Top of the tree was “Conveyancing solicitors” with 26,400 yearly searches and, in a related area, the second most searched for topic was “Remortgaging process length” showing that many consumers are unaware of who they should be using and what they might expect in terms of process and completion times when they do instruct.

It seems imperative therefore that we, as a profession, continue to champion what we do, our role within the property market, and let’s be frank, some of the obstacles and hindrances we are attempting to overcome with the current process, and how that doesn’t always deliver what we would like in terms of outcomes.

It’s my belief that if consumers are more aware of this – and many will be as they go through a property transaction – there will be more support for the changes we are espousing. Plus, of course, we need to highlight the positive impact of conveyancing, the results we can achieve despite what we are faced with, and the amazing work and sacrifices your firms and your employees carry out and make in the course of delivering this service.

I suspect, many of you feel the way I do, in that for too long conveyancing has been seen as something of the poor relation in terms of the property market.

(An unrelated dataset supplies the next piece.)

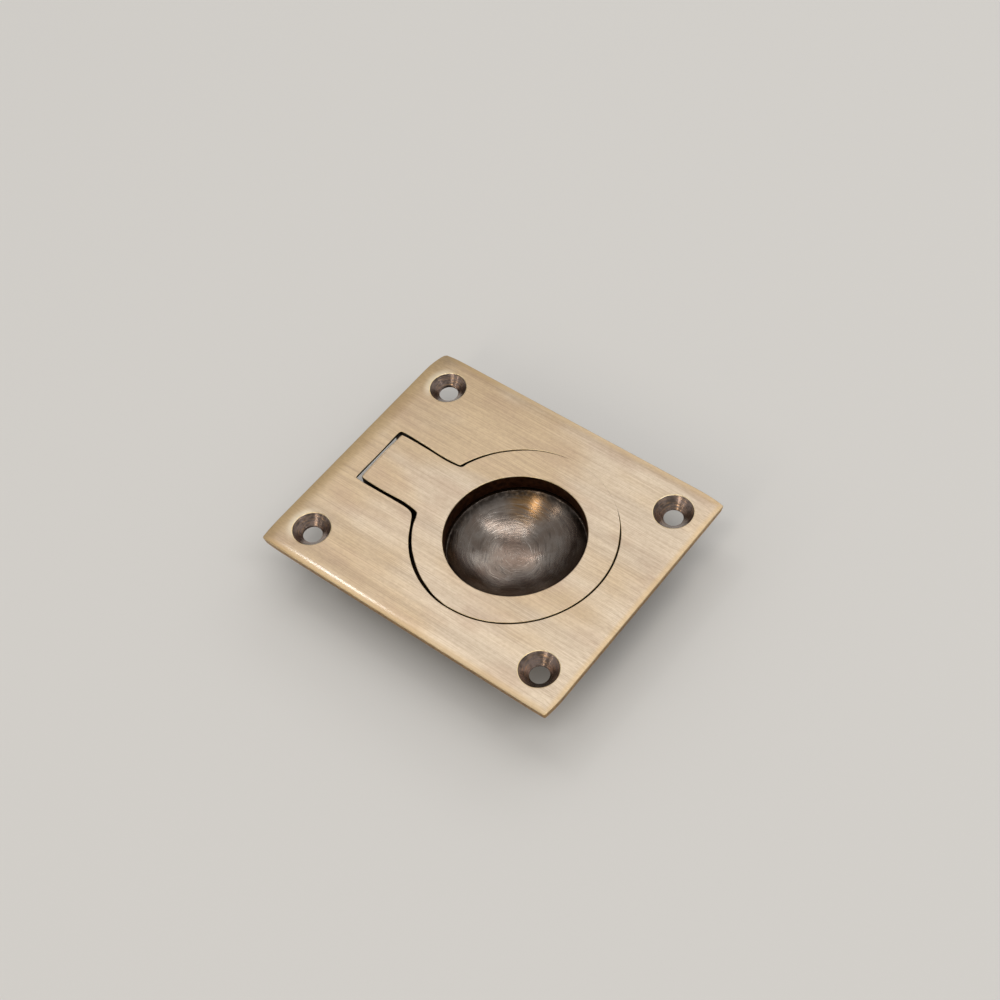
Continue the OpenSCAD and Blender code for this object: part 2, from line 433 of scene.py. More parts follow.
@dataclass(frozen=True)
class TurnedBronze:
    """Cup turned on a lathe, scoured round, then darkened.

    The eye sees gun-metal grey brown, arcs of fine bright scratches, a browner bottom that is painted shade,
    a dark band under the ledge that is cast skin and partly painted shade, and one golden patch high on the
    back where the darkening is thin.
    """

    name: str = "turned_dark_bronze"
    brown: str = "#7B6E64"
    grey: str = "#8D847C"
    copper: str = "#72594A"
    dark: str = "#2E2722"
    scratch: str = "#ACA49B"
    golden: str = "#96754E"
    # Middle that the scouring went round, a little off the axis, and how far its arcs wander
    scoured_mm: Point = (4.3, 1.1)
    wander_mm: Point = (-1.2, 1.2)
    # Middle of the browner painted shade at the cup's bottom and of the golden patch, and how far each fades
    painted_shade_at: Spot = (3.6, 1.6, -9.2)
    painted_shade_mm: Point = (1.5, 5.5)
    painted_shade_weight: float = 0.45
    patch_at: Spot = (0.4, 12.2, -4.2)
    patch_mm: Point = (2.0, 7.0)
    # The scouring didn't reach the cast skin above this height, which is darkened there partly as painted
    # shade under the ring
    skin_and_shade_mm: Point = (-4.4, -2.6)
    skin_and_shade_weight: Point = (0.45, 0.92)
    roughness: Point = (0.2, 0.26)
    mark_depth_mm: float = 0.02
    hair_depth_mm: float = 0.022
    sheen: float = 0.2

    def material(self) -> Material:
        """Build the material."""
        graph = Graph(self.name)
        _, x, y, _ = graph.position((*self.scoured_mm, 0.0))
        wander = graph.remap(graph.grain((8.0,) * 3, 2.0, 0.5, 3.3), (0.2, 0.8), self.wander_mm)
        marks, away = graph.turned(graph.maths("ADD", x, wander), y, 2.4, 0.45, 3.0, 1.7)
        hairs, _ = graph.turned(x, graph.maths("ADD", y, wander), 1.6, 0.14, 2.0, 5.9)
        clouds = graph.grain((3.5,) * 3, 4.0, 0.6, 6.1)
        warm = graph.grain((5.0,) * 3, 3.0, 0.55, 9.4)
        specks = graph.grain((0.7,) * 3, 3.0, 0.6, 2.4)
        tone = graph.layer(linear(self.brown), clouds, (0.36, 0.66), 1.0, self.grey)
        tone = graph.layer(tone, warm, (0.52, 0.74), 0.4, self.copper)
        # Painted shade: a browner, darker bottom, where the cup reflects the dark between the lights
        painted_shade_mask = graph.maths("MULTIPLY", graph.near(self.painted_shade_at, self.painted_shade_mm), self.painted_shade_weight)
        tone = graph.tint(tone, painted_shade_mask, self.copper)
        patch = graph.near(self.patch_at, self.patch_mm)
        tone = graph.tint(tone, graph.maths("MULTIPLY", patch, graph.remap(marks, (0.3, 0.62))), self.golden)
        tone = graph.layer(tone, marks, (0.5, 0.72), 0.4, self.dark)
        tone = graph.layer(tone, hairs, (0.58, 0.72), 0.7, self.scratch)
        # Dark band under the ledge: cast skin, and partly painted shade under the ring
        high = graph.remap(graph.position()[3], self.skin_and_shade_mm)
        skin_and_shade = graph.maths("MULTIPLY", high, graph.remap(specks, (0.3, 0.6), self.skin_and_shade_weight))
        tone = graph.tint(tone, skin_and_shade, self.dark)
        rough = graph.remap(clouds, (0.3, 0.7), self.roughness)
        worked = graph.bump(hairs, self.hair_depth_mm, graph.bump(marks, self.mark_depth_mm))
        return graph.metal(tone, rough, worked, (self.sheen, away))


@dataclass(frozen=True)
class SinkBronze:
    """Countersinks cut after casting and darkened.

    The eye sees grey brown cones with the rings of the cutter and copper glints.
    """

    name: str = "countersink_bronze"
    dark: str = "#675A52"
    brown: str = "#938178"
    glint: str = "#BE9A76"
    roughness: float = 0.26
    ring_mm: float = 0.2
    ring_depth_mm: float = 0.03
    sheen: float = 0.3

    def material(self) -> Material:
        """Build the material."""
        graph = Graph(self.name)
        _, x, y, _ = graph.position()
        side_x, side_y = graph.maths("SIGN", x), graph.maths("SIGN", y)
        near_x = graph.maths("SUBTRACT", x, graph.maths("MULTIPLY", side_x, SCREWS[0] / 2))
        near_y = graph.maths("SUBTRACT", y, graph.maths("MULTIPLY", side_y, SCREWS[1] / 2))
        # Each of the four holes has a pattern of its own
        seed = graph.maths("ADD", graph.maths("MULTIPLY", side_x, 3.0), side_y)
        rings, away = graph.turned(near_x, near_y, 1.3, self.ring_mm, 3.0, seed)
        clouds = graph.grain((1.5,) * 3, 3.0, 0.6, 5.5)
        tone = graph.layer(linear(self.dark), clouds, (0.38, 0.62), 1.0, self.brown)
        tone = graph.layer(tone, rings, (0.5, 0.7), 0.75, self.glint)
        return graph.metal(tone, self.roughness, graph.bump(rings, self.ring_depth_mm), (self.sheen, away))


@dataclass(frozen=True)
class PaleFloor:
    """Plain pale paper that the object lies on."""

    name: str = "pale_paper"
    tone: str = "#D6D3CE"
    roughness: float = 0.9

    def material(self) -> Material:
        """Build the material."""
        return Graph(self.name).close({"Base Color": linear(self.tone), "Roughness": self.roughness})


# Painted shade: nearly black, where the ring hides it and no light reaches
PAINTED_SHADE = PlainBronze("pocket_painted_shade", "#1E1711", 0.55, 0.04, (Layer("#3A2A1E", (0.5,) * 3),))
# Reddish brown inside the finger hole
BORE = PlainBronze("finger_hole_bronze", "#3E2618", 0.5, 0.02, (Layer("#64402A", (1.2,) * 3),))
# Golden brown where a file squared the plate's sides
WALL = PlainBronze("filed_golden_wall", "#87602C", 0.42, 0.01, (Layer("#B78C4C", (0.8,) * 3),))
# Pale gold on the edges that cloth and hand rub
RUBBED = PlainBronze("rubbed_brass_edge", "#D0B688", 0.3, 0.0, (Layer("#E4D2AC", (1.5,) * 3),))
# Rod darkened with the rest, with the lines of the drawing along it
LINES = Layer("#5A452E", (0.2, 8.0, 0.2), (0.4, 0.7), 0.5, 3.0, 0.6, 2.9)
ROD = PlainBronze("drawn_brass_rod", "#8C6E48", 0.38, 0.01, (LINES,))
# Underside as it left the sand: grainy, dull and dark
CLOUDS = Layer("#8A7350", (9.0,) * 3, (0.35, 0.66), 1.0, 3.0, 0.55, 1.1)
SAND = Layer("#5C4A36", (0.45,) * 3, (0.55, 0.75), 0.5, 4.0, 0.6, 7.7)
CAST = PlainBronze("sand_cast_bronze", "#5C4A36", 0.55, 0.12, (CLOUDS, SAND))

Finish = BrushedBrass | PlainBronze | TurnedBronze | SinkBronze


# Mesh helpers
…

Undervalued, misunderstood, and overlooked in relation to what it really delivers.

It’s my hope that our own work and what is happening this week across the sector will go some way to addressing this. That National Conveyancing Week will be a yearly event which, in the future, increasingly allows us to share our successes, show the change(s) we have delivered and the positives and benefits it has achieved, and open the eyes of many in our industry and the wider public to the central and key role conveyancers play.

There’s no doubting we are putting ourselves much more on the map, and on the radar, particularly in Government and policy circles, and if we can also take the public with us and importantly, their representatives, then we have a much better chance of achieving what is required, improving our own working lives, and delivering successful outcomes for all.